KillEmAll has said so more than once: Undertraining and overtraining isn't a switch. It's not all or nothing. I seriously doubt that the vast majority of boxers here are training right up to the edge of their limit, and that a strength session each week will push them over into the dreaded realm of over training. What the body can handle from week to week is a fairly fluid thing. You might be on fire one week and you feel like you can't go hard enough no matter how hard you push, but on a different week even you normal run feels like a massive effort and every punch on the bag feels like it's the last you've got. It doesn't necessarily mean you're over or under training on any given day or week, you're just having a good week, or a bad one. As for not finding the time because you're spending so much time boxing, the example I outlined above is a fairly rough description of about 2/3s of the boxers I know.
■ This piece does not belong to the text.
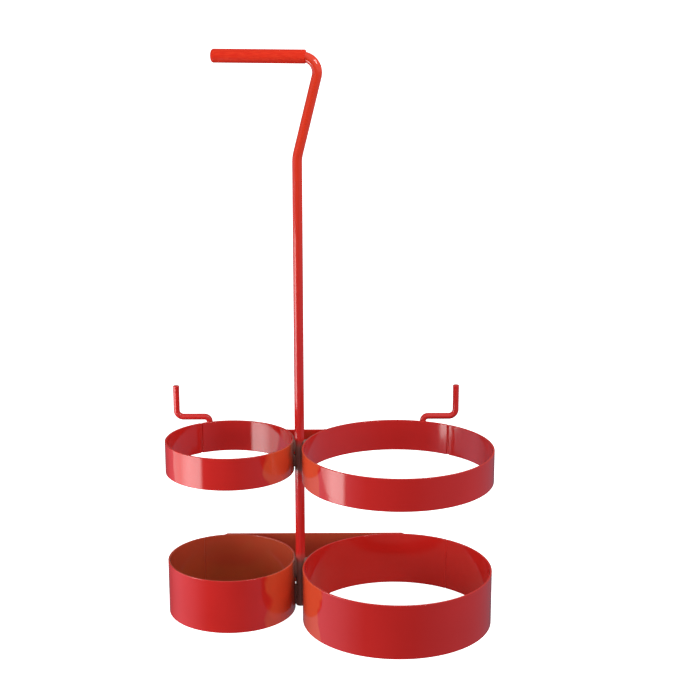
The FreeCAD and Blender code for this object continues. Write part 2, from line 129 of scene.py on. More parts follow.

And to be honest, I doubt most of them train that often unless they've got a fight coming up, they'd be losing nothing by adding in a strength session once or twice a week and they'd be in no danger of over training.
Hadn't seen the 5-7 day recovery day claim, sorry my bad. The limit of overtraining may vary with time, but it always exists. At no point can you just add sessions without sacrificing other ones. For an amateur boxer IMO that isn't worth it. Strength is also trained during boxing specific work, and since you're still learning your trade you need all the time you have. For a pro, maybe. Depends on his skill level. If I trained Malinaggi he'd be lifting weights three times a week Again I'm not against weights and I know their benefits. But in general, if you want me to lift heavy objects I expect a pay check in return
Thats interesting, I might try that 100m x 30...although I have no track so I would just have to guess roughly how long 100m is. I usually do roughly 100m sprint, jog back (which takes about 30secs id imagine), do it for 5 reps and repeat 4 times. Thats 20 altogether I guess, with 1-2min rest between sets. That still gets me pretty beat up. x100 would be an obscene amount, dont see how you can keep up that intensity.